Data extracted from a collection

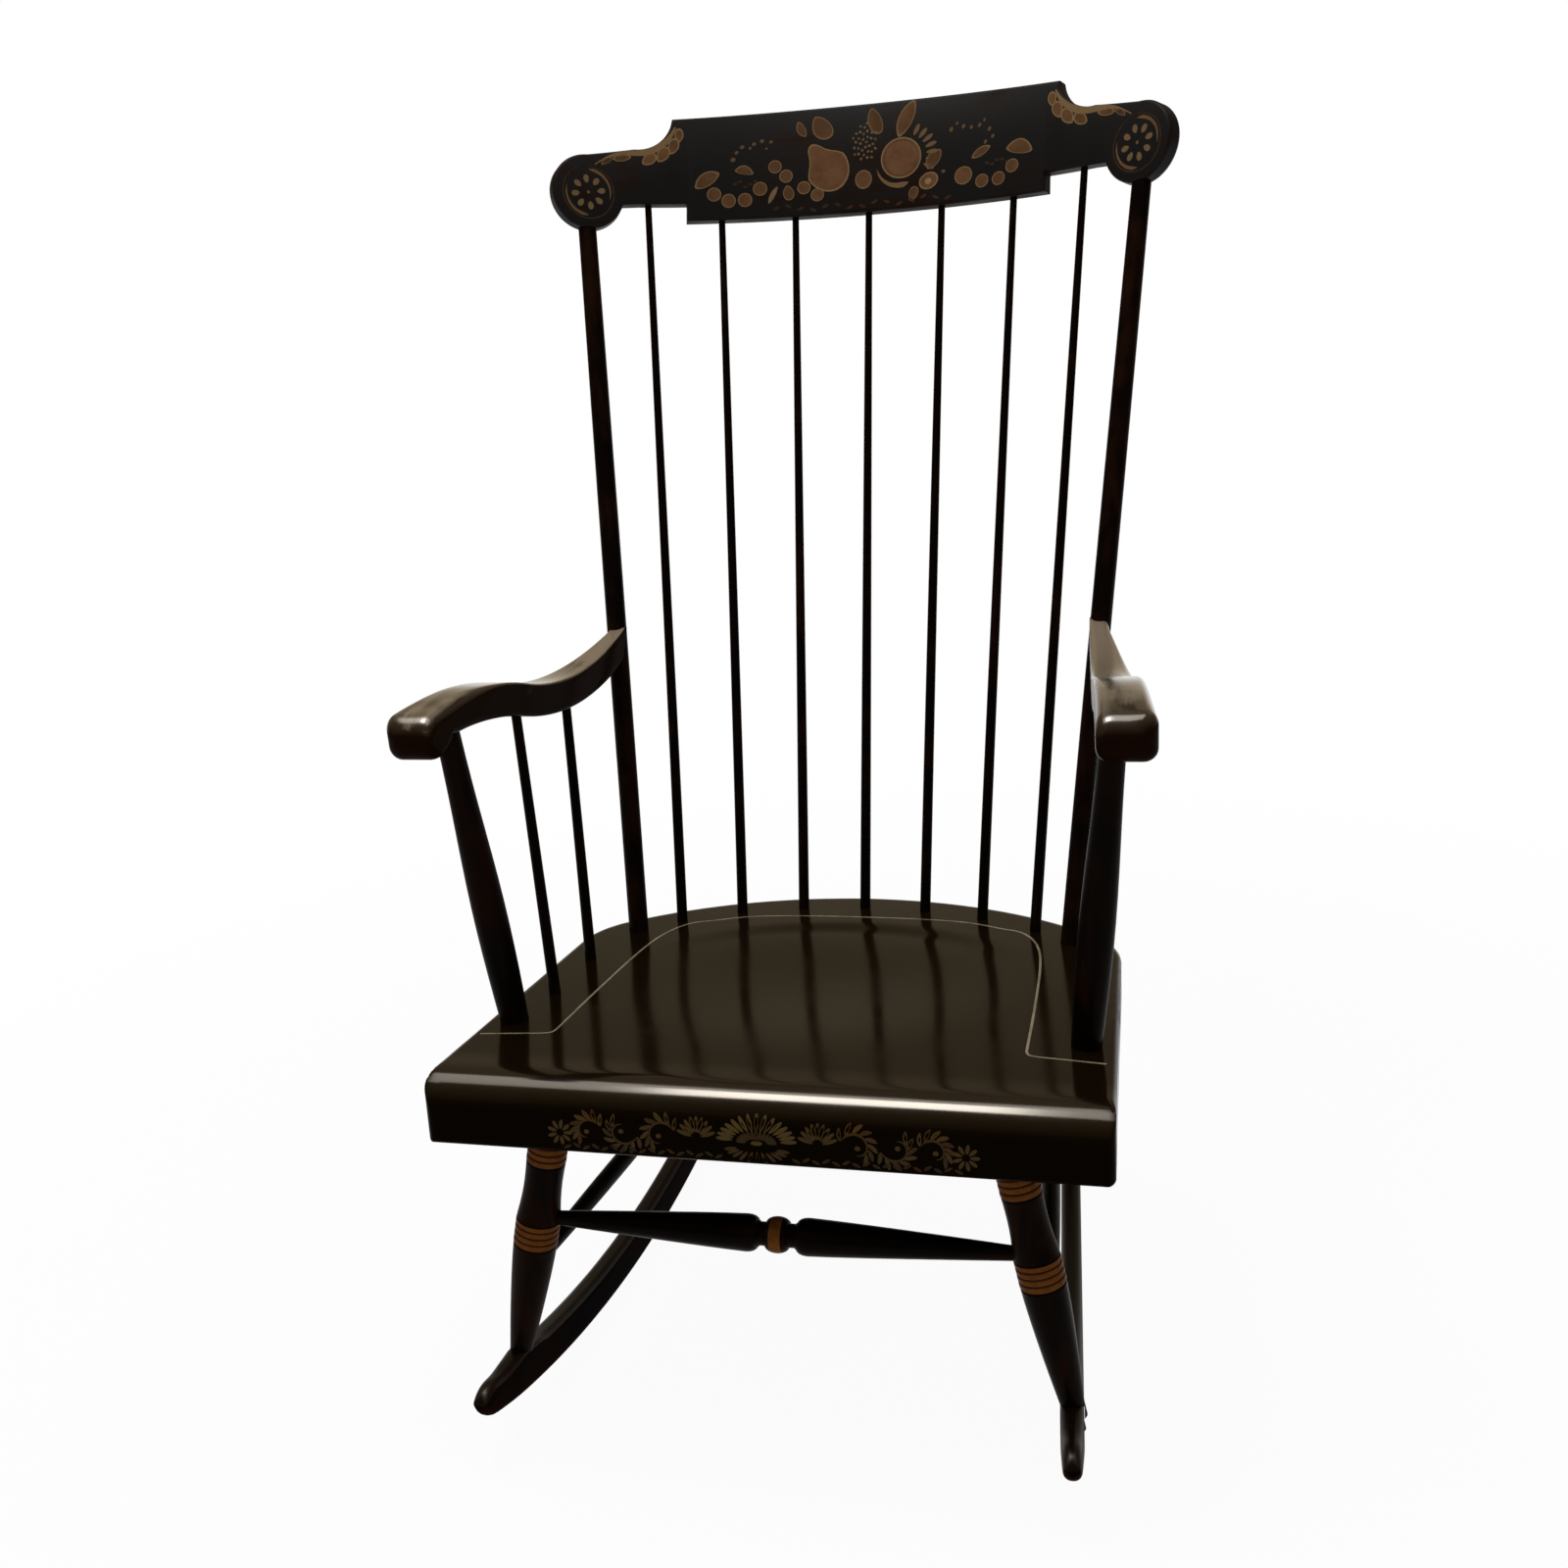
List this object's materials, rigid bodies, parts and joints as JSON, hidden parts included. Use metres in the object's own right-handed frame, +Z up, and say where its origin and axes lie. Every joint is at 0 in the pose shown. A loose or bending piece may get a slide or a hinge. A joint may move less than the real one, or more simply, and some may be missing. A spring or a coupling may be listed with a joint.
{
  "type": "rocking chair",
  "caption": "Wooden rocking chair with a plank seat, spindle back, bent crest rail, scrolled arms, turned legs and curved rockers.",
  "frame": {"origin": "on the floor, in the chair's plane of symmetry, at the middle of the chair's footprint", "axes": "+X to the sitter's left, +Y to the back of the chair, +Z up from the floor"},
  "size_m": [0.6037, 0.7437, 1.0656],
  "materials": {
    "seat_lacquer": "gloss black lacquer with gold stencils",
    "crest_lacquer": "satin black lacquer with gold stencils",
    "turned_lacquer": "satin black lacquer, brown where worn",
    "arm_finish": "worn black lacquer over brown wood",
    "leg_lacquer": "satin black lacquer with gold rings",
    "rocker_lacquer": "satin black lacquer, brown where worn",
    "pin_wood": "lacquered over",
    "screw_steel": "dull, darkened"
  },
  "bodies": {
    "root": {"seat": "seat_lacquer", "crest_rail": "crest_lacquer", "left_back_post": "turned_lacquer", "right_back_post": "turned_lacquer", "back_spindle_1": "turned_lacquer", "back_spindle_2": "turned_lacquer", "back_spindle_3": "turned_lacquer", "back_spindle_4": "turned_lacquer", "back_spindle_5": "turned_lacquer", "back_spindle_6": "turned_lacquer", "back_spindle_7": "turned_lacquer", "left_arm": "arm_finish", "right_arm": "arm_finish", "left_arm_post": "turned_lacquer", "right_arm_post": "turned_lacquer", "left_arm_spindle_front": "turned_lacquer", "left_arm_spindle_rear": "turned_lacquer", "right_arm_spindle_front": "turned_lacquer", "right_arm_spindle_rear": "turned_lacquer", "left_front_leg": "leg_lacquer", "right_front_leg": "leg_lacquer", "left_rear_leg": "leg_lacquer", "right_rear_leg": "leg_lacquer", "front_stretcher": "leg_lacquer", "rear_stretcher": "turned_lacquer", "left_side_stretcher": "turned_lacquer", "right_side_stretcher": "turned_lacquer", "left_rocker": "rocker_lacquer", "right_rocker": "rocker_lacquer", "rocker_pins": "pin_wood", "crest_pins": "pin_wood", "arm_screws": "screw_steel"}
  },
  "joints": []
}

==

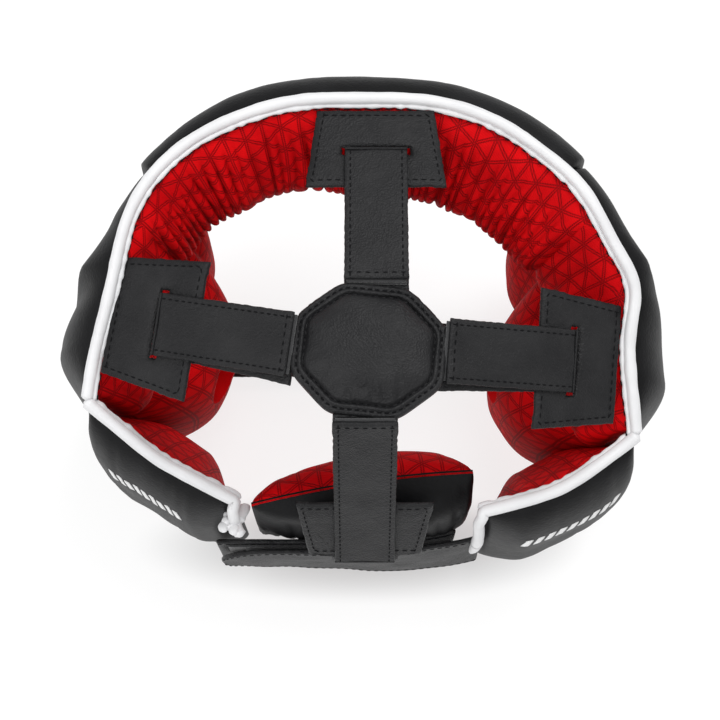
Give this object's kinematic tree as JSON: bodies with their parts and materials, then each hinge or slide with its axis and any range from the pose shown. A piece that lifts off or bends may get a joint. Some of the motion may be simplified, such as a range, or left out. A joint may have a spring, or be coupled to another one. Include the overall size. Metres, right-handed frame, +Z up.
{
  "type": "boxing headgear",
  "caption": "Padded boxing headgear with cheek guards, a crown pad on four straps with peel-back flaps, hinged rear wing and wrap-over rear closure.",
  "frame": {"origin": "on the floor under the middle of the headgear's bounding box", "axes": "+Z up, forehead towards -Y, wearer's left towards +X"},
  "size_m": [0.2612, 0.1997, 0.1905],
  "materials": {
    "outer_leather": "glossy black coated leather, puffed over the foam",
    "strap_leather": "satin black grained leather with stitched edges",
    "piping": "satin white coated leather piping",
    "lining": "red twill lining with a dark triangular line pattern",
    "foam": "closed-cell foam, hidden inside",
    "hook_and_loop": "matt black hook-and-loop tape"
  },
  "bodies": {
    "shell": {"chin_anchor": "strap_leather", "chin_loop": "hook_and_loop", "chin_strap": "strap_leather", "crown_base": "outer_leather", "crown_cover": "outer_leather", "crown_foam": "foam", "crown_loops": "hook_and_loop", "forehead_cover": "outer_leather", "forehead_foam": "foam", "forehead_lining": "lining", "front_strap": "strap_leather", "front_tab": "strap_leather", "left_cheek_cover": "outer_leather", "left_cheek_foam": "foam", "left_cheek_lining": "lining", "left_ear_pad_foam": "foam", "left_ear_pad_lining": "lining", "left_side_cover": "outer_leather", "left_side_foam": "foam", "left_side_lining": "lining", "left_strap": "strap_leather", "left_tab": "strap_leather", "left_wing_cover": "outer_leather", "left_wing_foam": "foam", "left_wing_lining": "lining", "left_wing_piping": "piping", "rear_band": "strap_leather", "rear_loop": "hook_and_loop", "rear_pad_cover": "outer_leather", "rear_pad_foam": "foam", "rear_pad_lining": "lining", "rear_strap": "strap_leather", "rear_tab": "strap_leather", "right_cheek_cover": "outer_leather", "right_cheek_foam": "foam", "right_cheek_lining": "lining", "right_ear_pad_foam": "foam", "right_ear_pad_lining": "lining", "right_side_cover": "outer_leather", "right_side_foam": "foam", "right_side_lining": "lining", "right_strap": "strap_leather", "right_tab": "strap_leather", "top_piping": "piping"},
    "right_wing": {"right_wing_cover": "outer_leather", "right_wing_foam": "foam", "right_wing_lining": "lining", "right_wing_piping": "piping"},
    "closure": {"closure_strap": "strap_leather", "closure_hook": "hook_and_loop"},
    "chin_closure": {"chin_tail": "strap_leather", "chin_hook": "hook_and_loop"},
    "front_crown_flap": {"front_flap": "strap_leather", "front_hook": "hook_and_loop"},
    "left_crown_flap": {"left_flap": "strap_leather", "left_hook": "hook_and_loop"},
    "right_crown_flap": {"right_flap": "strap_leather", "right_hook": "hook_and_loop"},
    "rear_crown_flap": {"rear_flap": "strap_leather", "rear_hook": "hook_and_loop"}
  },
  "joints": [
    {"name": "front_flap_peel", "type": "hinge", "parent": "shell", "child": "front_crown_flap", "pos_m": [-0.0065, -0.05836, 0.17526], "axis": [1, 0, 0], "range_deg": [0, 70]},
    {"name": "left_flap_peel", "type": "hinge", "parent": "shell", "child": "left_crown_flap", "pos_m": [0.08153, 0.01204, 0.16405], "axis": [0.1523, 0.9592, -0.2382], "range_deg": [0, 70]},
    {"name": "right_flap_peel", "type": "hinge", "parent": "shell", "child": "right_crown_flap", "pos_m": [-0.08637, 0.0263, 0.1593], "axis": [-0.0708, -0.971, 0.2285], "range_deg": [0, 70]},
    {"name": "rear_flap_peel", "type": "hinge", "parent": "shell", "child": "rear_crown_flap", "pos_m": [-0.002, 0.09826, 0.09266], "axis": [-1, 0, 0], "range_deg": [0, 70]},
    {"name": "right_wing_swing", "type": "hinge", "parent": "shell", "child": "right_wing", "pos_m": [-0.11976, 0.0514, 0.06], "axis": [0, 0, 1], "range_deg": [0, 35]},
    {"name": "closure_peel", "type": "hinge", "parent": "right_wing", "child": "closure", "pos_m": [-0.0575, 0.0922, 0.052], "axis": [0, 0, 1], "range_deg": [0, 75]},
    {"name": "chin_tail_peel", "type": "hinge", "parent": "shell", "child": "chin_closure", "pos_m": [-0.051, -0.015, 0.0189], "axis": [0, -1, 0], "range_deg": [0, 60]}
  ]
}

▸ WRITTEN TASK:
In the data above, how many lines contain the string "frame"? Answer with the number only.

▸ REPLY:
4